Лондон не спешил переходить от регулирования зданий к демонстрации заботы об инфраструктуре и жилищных условиях бедноты. Здесь критическим моментом стало появление железных дорог, обусловленное рынком. Со времен Великого пожара ничто так не перетряхивало рынок недвижимости, как железные дороги; они-то и обратили внимание общественности на крайнюю бедность, в которой, по данным Мэйхью и Бута, жила тогда четверть лондонцев. С 1840-х по 1880-е годы бушевали споры – сначала о состоянии городского водоснабжения и канализации, а затем о жилье для бедных. В последнем случае первыми отреагировали благотворители и уж затем – медленно и в муках рождавшееся демократическое муниципальное самоуправление. Только с наступлением XX века Лондон получил институты управления, которыми другие города Англии пользовались с 1830-х годов.

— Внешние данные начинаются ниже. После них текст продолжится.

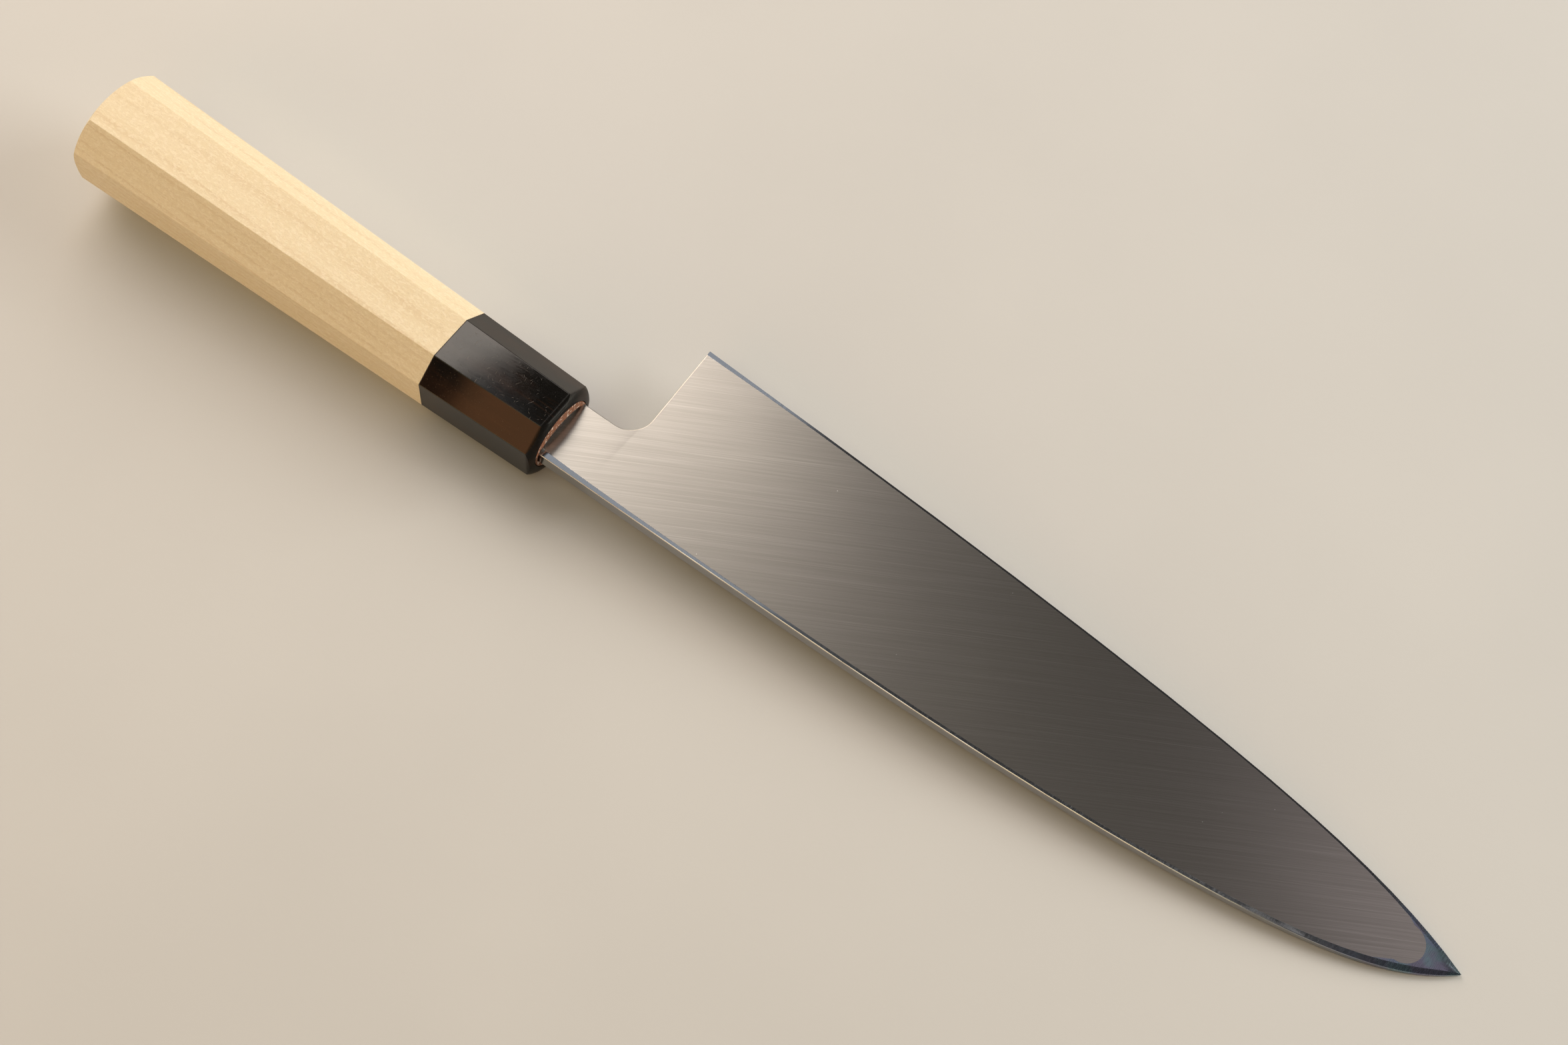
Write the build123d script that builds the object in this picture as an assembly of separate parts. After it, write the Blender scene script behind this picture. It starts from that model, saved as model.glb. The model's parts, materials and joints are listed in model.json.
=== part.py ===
from build123d import *
import os
from math import atan2, degrees, exp, radians, tan

# A Japanese chef's knife: a steel blade whose hidden tang is glued into a wooden handle.
#
# Each piece is drawn in the knife's own straight frame, in millimetres. The origin is the
# centre of the collar's front face. +X runs to the tip, +Y to the cutting edge, and +Z out of
# the blade's upper face. rest_pose() then lays the finished knife on a table, at z = 0.

# Blade
REACH = 223.5                # collar face to tip
SPINE_AT_COLLAR = -7.7       # the back of the blade is straight at first ...
SPINE_LEAN = 1.3
SPINE_SWEEP = 14.2           # ... sweeps down over the front third ...
SPINE_NOSE = 7.3             # ... and drops faster over the last centimetre
EDGE_AT_COLLAR = 37.45
EDGE_LEAN = 8.35
EDGE_BELLY = 7.75
EDGE_NOSE = 6.25
SPINE_THICKNESS = 3.9
DISTAL_TAPER = 1.9           # thickness lost evenly along the blade
NOSE_TAPER = 1.4             # thickness lost close to the tip
CONVEXITY = 0.12             # bulge of each face, as a share of the half thickness
CUTTING_EDGE = 0.1           # thickness left at the edge itself
SPINE_EASING = 0.18          # how far each spine corner is rounded back, both ways
TIP_FLAT = 0.15              # the last sliver, so that the tip ends in a small face
BLADE_SECTIONS = 22
SECTION_CROWDING = 1.6       # above 1, the sections stand closer together near the tip

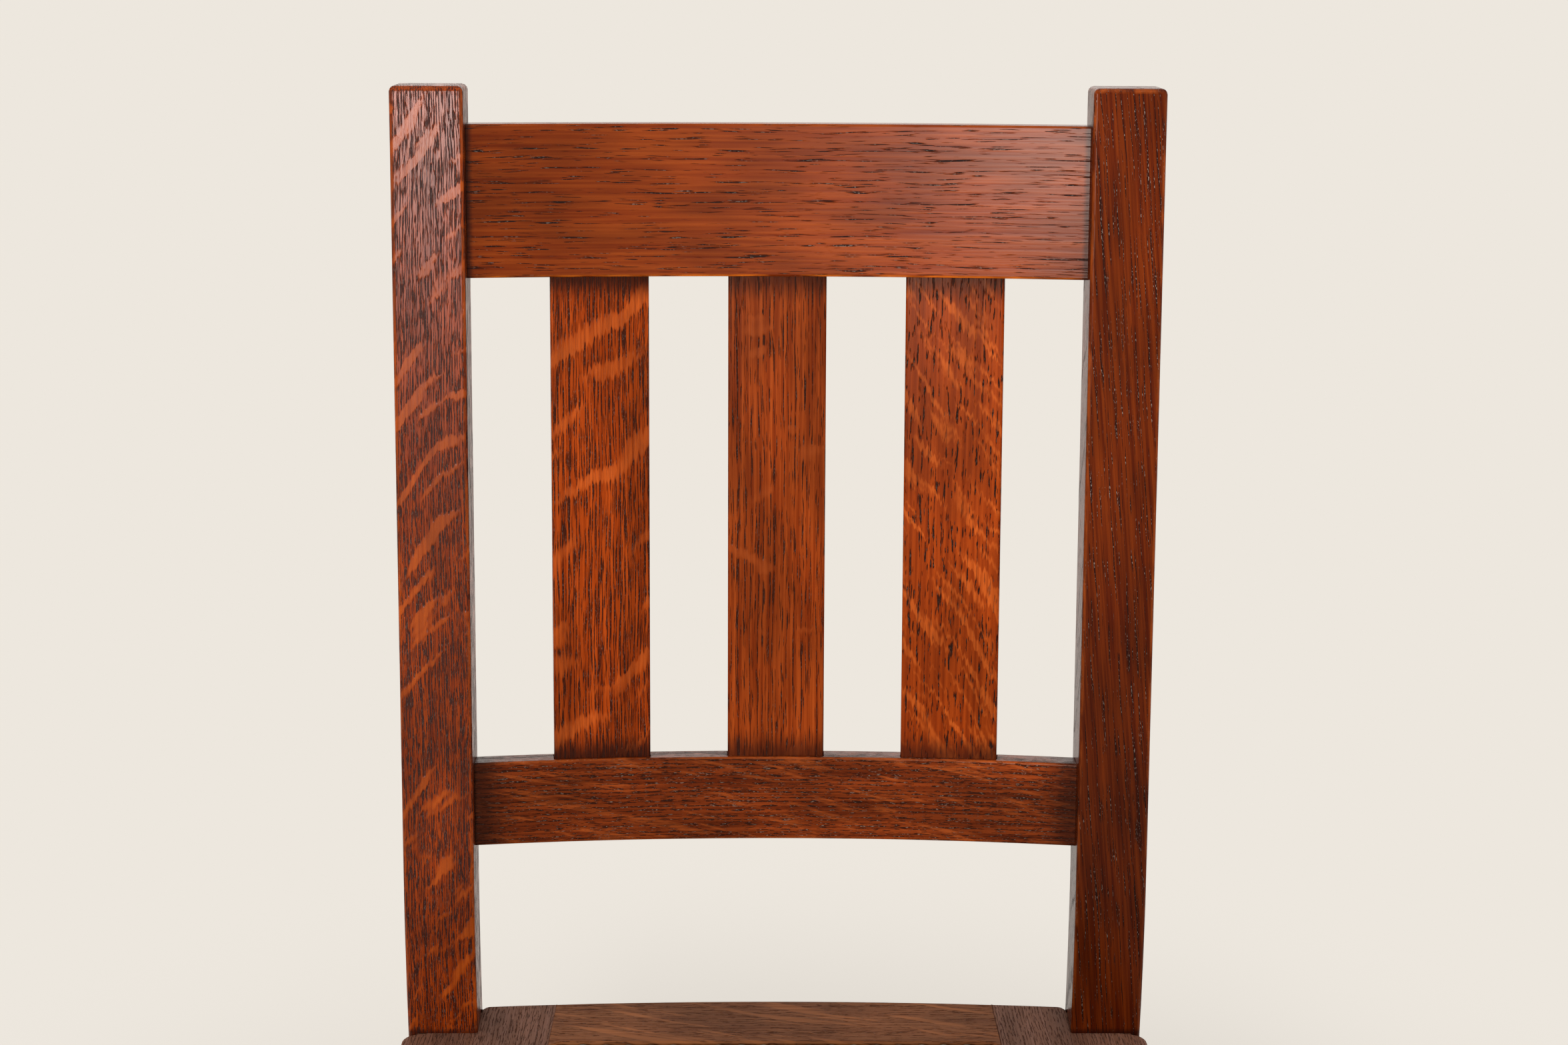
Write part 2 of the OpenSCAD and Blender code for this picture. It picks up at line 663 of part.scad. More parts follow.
// Points round a tip between its two arcs, and along the underside between two angles
function tip_arc(a, from, to) = let(c = tip_at(a), r = tip_r(a)) [for (i = [1:tip_steps - 1])
    let(t = from + (to - from) * i / tip_steps) c + r * [sin(t), -cos(t)]];
function under_arc(from, to) = [for (i = [0:runner_steps / 2]) under_at(from + (to - from) * 2 * i / runner_steps)];
runner_outline = concat(
    under_arc(front_tip_a, -flat_a), under_arc(flat_a, rear_tip_a),
    tip_arc(rear_tip_a, rear_tip_a, 180 + top_angle(rear_tip_a)),
    top_edge,
    tip_arc(front_tip_a, top_angle(front_tip_a) - 180, front_tip_a));

// Back
module rear_post(side) {
    color(oak_mid) footed(side, post_x, post_y, post_foot) at_rest() difference() {
        post_body(side);
        in_back() {
            rail_tenons(rail_clear, lower_rail_h, fit);
            rail_tenons(crest_z, crest_h, fit);
        }
        rear_apron_tenons(fit);
        side_apron_tenons(side, fit);
        rear_stretcher_tenons(fit);
        side_stretcher_tenons(side, fit);
        block_screw(rear_block, side, fit);
    }
}

module crest_rail() {
    color(oak_crest) at_rest() in_back() back_rail(crest_z, crest_h);
}

module lower_back_rail() {
    color(oak_dark) at_rest() in_back() back_rail(rail_clear, lower_rail_h);
}

module back_slat(i) {
    color(oak_slat) at_rest() in_back() slat(i, 0);
}

// Seat
module seat_frame_dowels() {
    color(oak_mid) at_rest() for (side = [-1, 1]) seat_dowels(side, 0);
}

module seat_panel() {
    color(oak_mid) at_rest() translate([0, 0, panel_z]) linear_extrude(panel_t) difference() {
        polygon(inset_shape(fit));
        nail_holes();
    }
}

module seat_pad() {
    color(pad_cloth) at_rest() translate([0, 0, -panel_drop]) pad_form();
}

module seat_gimp() {
    color(gimp_cloth) at_rest() translate([0, 0, -panel_drop]) linear_extrude(gimp_t) difference() {
        polygon(inset_shape(fit));
        polygon(inset_shape(gimp_w));
        nail_holes();
    }
}

module seat_nails() {
    color(nail_metal) at_rest() for (p = nail_places) translate([p[0], p[1], gimp_z]) nail();
}

// Base
module front_leg(side) {
    x0 = side > 0 ? leg_in : -leg_out;
    color(oak_mid) footed(side, leg_x, leg_y, leg_foot) at_rest() difference() {
        block([x0, leg_front, -leg_foot - over], [x0 + leg_w, leg_back, -seat_t]);
        front_apron_tenons(fit);
        side_apron_tenons(side, fit);
        front_stretcher_tenons(fit);
        side_stretcher_tenons(side, fit);
        block_screw(front_block, side, fit);
    }
}

module front_apron() {
    color(oak_mid) at_rest() cross_bar(leg_in, apron_tenon_l, front_apron_in - apron_t, front_apron_in,
        apron_tenon_t, apron_low, -seat_t);
}

module rear_apron() {
    color(oak_mid) at_rest() cross_bar(post_in, apron_tenon_l, rear_apron_in, rear_apron_in + apron_t,
        apron_tenon_t, apron_low, -seat_t);
}

module side_apron(side) {
    color(oak_mid) at_rest() union() {
        side_bar(side, apron_rear_x + apron_t / 2, apron_front_x + apron_t / 2, apron_t, apron_low, -seat_t);
        side_apron_tenons(side, 0);
    }
}

module front_stretcher() {
    color(oak_mid) at_rest() cross_bar(leg_in, stretcher_tenon_l, leg_y - stretcher_t / 2,
        leg_y + stretcher_t / 2, stretcher_tenon_t, -front_stretcher_down - stretcher_h, -front_stretcher_down);
}

module rear_stretcher() {
    color(oak_mid) at_rest() cross_bar(post_in, stretcher_tenon_l, post_y - stretcher_t / 2,
        post_y + stretcher_t / 2, stretcher_tenon_t, -rear_stretcher_down - stretcher_h, -rear_stretcher_down);
}

module side_stretcher(side) {
    color(oak_mid) at_rest() union() {
        side_bar(side, post_x, leg_x, stretcher_t, -side_stretcher_down - stretcher_h, -side_stretcher_down);
        side_stretcher_tenons(side, 0);
    }
}

module corner_block_screws() {
    color(steel) at_rest() for (side = [-1, 1]) {
        block_screw(front_block, side, 0);
        block_screw(rear_block, side, 0);
    }
}

module seat_screws() {
    color(steel) at_rest() for (side = [-1, 1]) {
        seat_screw(front_block, side, 0);
        seat_screw(rear_block, side, 0);
    }
}

module runner(side) {
    color(oak_dark) difference() {
        in_runner(side) side_extrude(runner_w) polygon(runner_outline);
        at_rest() foot_tenon(side * post_x, post_y, post_foot, fit);
        at_rest() foot_tenon(side * leg_x, leg_y, leg_foot, fit);
        leg_pins(side, fit);
    }
}

module runner_pins() {
    color(oak_crest) for (side = [-1, 1]) leg_pins(side, 0);
}

rear_post(-1);  // rear_post_left
rear_post(1);  // rear_post_right
crest_rail();
lower_back_rail();
back_slat(-1);  // back_slat_left
back_slat(0);  // back_slat_centre
back_slat(1);  // back_slat_right
seat_board("left");  // seat_board_left
seat_board("right");  // seat_board_right
seat_board("front");  // seat_board_front
seat_board("rear");  // seat_board_rear
seat_frame_dowels();
seat_cleat("left");  // seat_cleat_left
seat_cleat("right");  // seat_cleat_right
seat_cleat("front");  // seat_cleat_front
seat_cleat("rear");  // seat_cleat_rear
seat_panel();
seat_pad();
seat_gimp();
seat_nails();
front_leg(-1);  // front_leg_left
front_leg(1);  // front_leg_right
front_apron();
rear_apron();
side_apron(-1);  // side_apron_left
side_apron(1);  // side_apron_right
corner_block(front_block, -1);  // corner_block_front_left
corner_block(front_block, 1);  // corner_block_front_right
corner_block(rear_block, -1);  // corner_block_rear_left
corner_block(rear_block, 1);  // corner_block_rear_right
corner_block_screws();
seat_screws();
front_stretcher();
rear_stretcher();
side_stretcher(-1);  // side_stretcher_left
side_stretcher(1);  // side_stretcher_right
runner(-1);  // runner_left
runner(1);  // runner_right
runner_pins();
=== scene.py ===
"""Armless sewing rocker in fumed quarter-sawn oak: its looks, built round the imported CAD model.

Everything is in metres in the chair's rest frame: the origin is on the floor, +Z is up and the front is -Y.
Sizes in the dataclasses are millimetres, as in the part's source.
"""

import logging
import math
import random
from dataclasses import dataclass, field
from enum import Enum
from typing import Iterable

import bmesh
import bpy
from mathutils import Matrix, Vector, noise
from mathutils.bvhtree import BVHTree


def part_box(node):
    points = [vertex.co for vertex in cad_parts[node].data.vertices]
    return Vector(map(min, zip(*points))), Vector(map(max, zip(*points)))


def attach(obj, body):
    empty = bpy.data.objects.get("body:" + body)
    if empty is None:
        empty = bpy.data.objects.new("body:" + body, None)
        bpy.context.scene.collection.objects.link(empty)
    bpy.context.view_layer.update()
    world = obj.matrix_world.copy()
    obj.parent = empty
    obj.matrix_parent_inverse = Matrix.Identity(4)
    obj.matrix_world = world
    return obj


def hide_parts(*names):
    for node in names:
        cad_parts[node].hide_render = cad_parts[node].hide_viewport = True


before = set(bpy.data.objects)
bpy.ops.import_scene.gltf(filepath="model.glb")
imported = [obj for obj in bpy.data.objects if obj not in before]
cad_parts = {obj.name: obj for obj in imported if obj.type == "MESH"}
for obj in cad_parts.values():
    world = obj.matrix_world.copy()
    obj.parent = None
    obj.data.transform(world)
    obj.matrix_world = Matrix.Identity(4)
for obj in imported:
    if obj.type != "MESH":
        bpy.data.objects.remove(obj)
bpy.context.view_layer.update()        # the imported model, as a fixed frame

LOG = logging.getLogger("rocker")
MM = 0.001
BODY = "root"
# Corners of a CAD mesh that lie closer than this are one corner
WELD = 0.01 * MM
# Edges that turn by more degrees than this stay sharp
SHARP_ANGLE = 35.0
SEED = 1908

# The seat's own frame: its top is z = 0 and the rear posts' front faces are y = 0
SEAT_SLOPE = math.radians(4)
SEAT_HEIGHT = 362 * MM
SEAT_BACK_Y = 106.83 * MM
# The back's own frame starts where the bend in the rear posts ends
BACK_RAKE = math.radians(11.2)
BEND_RADIUS = 510 * MM
POST_WIDTH = 38 * MM
BACK_WIDTH = 400 * MM
SIDES = {"left": -1, "right": 1}

SEAT_FRAME = Matrix.Translation((0, SEAT_BACK_Y, SEAT_HEIGHT)) @ Matrix.Rotation(-SEAT_SLOPE, 4, "X")
BACK_FRAME = SEAT_FRAME @ Matrix.Translation(
    (0, BEND_RADIUS * (1 - math.cos(BACK_RAKE)), BEND_RADIUS * math.sin(BACK_RAKE))
) @ Matrix.Rotation(-BACK_RAKE, 4, "X")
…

Даже и тогда прошло немало времени, пока Совет графства Лондон и столичные боро занялись модернизацией города. А пока растущее желание лондонцев сбежать от трущоб удовлетворялось за счет постоянного расширения в пригороды – «кругов на воде»: город никак особо этому не помогал, разве что обязал железнодорожные компании пускать обязательные «поезда для рабочих». Лондон все рос и рос. За полвека с 1880 года его земельная площадь выросла в феноменальные шесть раз; новые пригороды поглотили почти весь Мидлсекс и части Эссекса и Суррея. Между тем во внутреннем городе происходила «обратная джентрификация» по мере того, как наступал срок окончания первых аренд времен Виктории, и полуразвалившиеся улицы занимали те, кто не мог себе позволить сбежать в пригороды.